──────── Entries

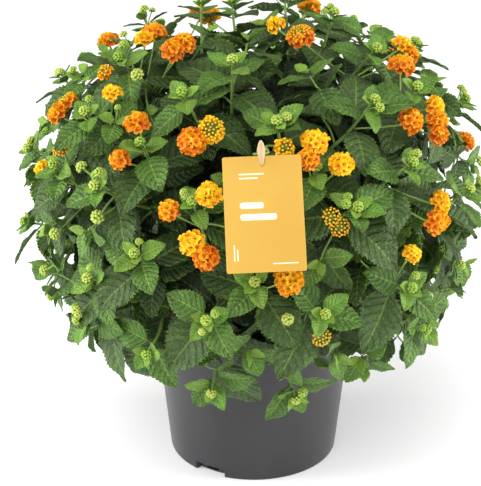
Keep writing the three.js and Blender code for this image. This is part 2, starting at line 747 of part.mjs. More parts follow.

────────────────
──────── Entries

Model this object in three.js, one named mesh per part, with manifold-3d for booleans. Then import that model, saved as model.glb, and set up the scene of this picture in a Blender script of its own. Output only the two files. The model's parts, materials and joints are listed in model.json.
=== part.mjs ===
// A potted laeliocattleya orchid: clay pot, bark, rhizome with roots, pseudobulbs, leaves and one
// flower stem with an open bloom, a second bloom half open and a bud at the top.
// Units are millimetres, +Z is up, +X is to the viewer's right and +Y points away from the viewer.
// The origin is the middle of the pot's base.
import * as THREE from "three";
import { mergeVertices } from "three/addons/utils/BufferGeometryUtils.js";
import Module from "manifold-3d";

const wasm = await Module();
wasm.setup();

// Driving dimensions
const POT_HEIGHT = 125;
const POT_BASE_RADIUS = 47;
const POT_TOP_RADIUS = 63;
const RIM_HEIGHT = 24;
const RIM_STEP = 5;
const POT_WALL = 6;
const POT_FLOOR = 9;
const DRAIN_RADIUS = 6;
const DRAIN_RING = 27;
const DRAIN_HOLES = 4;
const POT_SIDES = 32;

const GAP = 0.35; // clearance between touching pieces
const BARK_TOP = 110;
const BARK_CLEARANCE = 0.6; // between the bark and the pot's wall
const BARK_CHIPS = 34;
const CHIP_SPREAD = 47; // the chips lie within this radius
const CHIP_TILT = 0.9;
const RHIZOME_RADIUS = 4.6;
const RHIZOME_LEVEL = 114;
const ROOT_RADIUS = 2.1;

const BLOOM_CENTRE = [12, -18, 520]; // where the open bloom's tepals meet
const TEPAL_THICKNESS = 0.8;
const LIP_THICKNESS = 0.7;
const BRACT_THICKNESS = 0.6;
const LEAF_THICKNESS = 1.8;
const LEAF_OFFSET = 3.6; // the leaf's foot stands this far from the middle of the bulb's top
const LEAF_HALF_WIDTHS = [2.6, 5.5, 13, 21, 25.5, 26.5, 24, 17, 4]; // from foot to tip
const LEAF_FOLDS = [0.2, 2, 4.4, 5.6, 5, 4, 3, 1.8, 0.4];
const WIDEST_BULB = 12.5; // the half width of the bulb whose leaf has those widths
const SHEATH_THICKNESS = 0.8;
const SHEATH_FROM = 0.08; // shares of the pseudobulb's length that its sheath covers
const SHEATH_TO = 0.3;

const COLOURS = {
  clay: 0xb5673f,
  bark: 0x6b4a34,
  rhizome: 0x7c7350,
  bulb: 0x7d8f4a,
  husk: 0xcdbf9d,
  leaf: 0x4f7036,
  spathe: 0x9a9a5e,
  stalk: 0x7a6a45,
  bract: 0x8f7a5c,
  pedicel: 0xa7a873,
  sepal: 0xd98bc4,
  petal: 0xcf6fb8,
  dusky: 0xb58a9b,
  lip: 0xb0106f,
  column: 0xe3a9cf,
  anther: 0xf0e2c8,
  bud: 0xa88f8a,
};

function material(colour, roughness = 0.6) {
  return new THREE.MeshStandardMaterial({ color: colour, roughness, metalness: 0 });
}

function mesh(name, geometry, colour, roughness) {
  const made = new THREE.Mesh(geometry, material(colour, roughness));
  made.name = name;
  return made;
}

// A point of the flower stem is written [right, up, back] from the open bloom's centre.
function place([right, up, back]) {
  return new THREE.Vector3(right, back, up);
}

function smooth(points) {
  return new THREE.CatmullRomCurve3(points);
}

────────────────

_Task requirements_. Out of the data above, set down the lines from the one with "Model this object" to the one with "import Module from", both included, exactly as written and with no additions.

_Written reply_.
Model this object in three.js, one named mesh per part, with manifold-3d for booleans. Then import that model, saved as model.glb, and set up the scene of this picture in a Blender script of its own. Output only the two files. The model's parts, materials and joints are listed in model.json.
=== part.mjs ===
// A potted laeliocattleya orchid: clay pot, bark, rhizome with roots, pseudobulbs, leaves and one
// flower stem with an open bloom, a second bloom half open and a bud at the top.
// Units are millimetres, +Z is up, +X is to the viewer's right and +Y points away from the viewer.
// The origin is the middle of the pot's base.
import * as THREE from "three";
import { mergeVertices } from "three/addons/utils/BufferGeometryUtils.js";
import Module from "manifold-3d";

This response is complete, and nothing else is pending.